In order to overcome the difficulty caused by the singular term and to obtain the second solution of problem (1.3) for \(\lambda >0\) small enough, in this section, we firstly consider the following perturbation problem:
$$ \textstyle\begin{cases} - ( a+b \Vert u \Vert ^{2} ) \Delta u+\phi_{u}u=\lambda hf(u+\alpha )+g(u), & \mbox{in } \Omega , \\ u\geqslant 0, &\mbox{in } \Omega , \\ u=0, &\mbox{on } \partial \Omega , \end{cases} $$
(3.1)
where \(\alpha >0\). We define the functional corresponding to problem (3.1)

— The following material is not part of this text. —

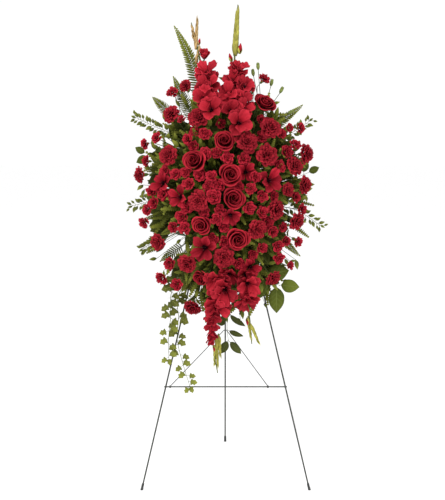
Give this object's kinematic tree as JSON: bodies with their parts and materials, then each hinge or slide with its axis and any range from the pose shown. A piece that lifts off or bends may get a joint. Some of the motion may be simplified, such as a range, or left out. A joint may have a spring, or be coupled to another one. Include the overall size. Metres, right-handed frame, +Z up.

$$\begin{aligned} &J_{\alpha }(u)=\frac{a}{2} \Vert u \Vert ^{2}+ \frac{b}{4} \Vert u \Vert ^{4}+\frac{1}{4} \int_{\Omega }\phi_{u}u^{2}-\lambda \int_{\Omega }h\bigl(F\bigl(u^{+}+\alpha \bigr)-F( \alpha )\bigr)- \int_{\Omega }G(u),\\ &\quad u\in H_{0}^{1}(\Omega ). \end{aligned}$$
It is obvious that \(J_{\alpha }\) is a \(C^{1}\) functional defined on \(H_{0}^{1}(\Omega )\). The solution of problem (3.1) corresponds to the critical point of the functional \(J_{\alpha }\). That is, if \(u\in H_{0}^{1}(\Omega )\) is a solution of problem (3.1), it satisfies
$$\begin{aligned} &\bigl(a+b \Vert u \Vert ^{2}\bigr) (u,\phi )+ \int_{\Omega }\phi_{u}u\phi -\lambda \int_{\Omega }hf\bigl(u^{+}+\alpha \bigr)\phi - \int_{\Omega }g(u)\phi =0, \\ &\quad \phi \in H_{0}^{1}( \Omega ). \end{aligned}$$
(3.2)
For any \(s>0\), since f is nonincreasing, we have
$$ F(s+\alpha )-F(\alpha )= \int_{\alpha }^{s+\alpha }f(t)\,dt= \int_{0}^{s}f( \tau +\alpha )\,d\tau \leqslant \int_{0}^{s}f(\tau )\,d\tau =F(s), $$
(3.3)
by \(F(s)=0\) if \(s\leqslant 0\), (3.3) holds for all \(s\in {\mathbb{R}}\). Then, for any \(u\in H_{0}^{1}(\Omega )\), we have
$$ J(u)\leqslant J_{\alpha }(u)\leqslant I(u), $$
(3.4)
where \(I(u)=\frac{a}{2} \Vert u \Vert ^{2}+\frac{b}{4} \Vert u \Vert ^{4}+\frac{1}{4} \int_{\Omega }\phi_{u}u^{2}-\int_{\Omega }G(u)\), \(u\in H_{0}^{1}(\Omega)\).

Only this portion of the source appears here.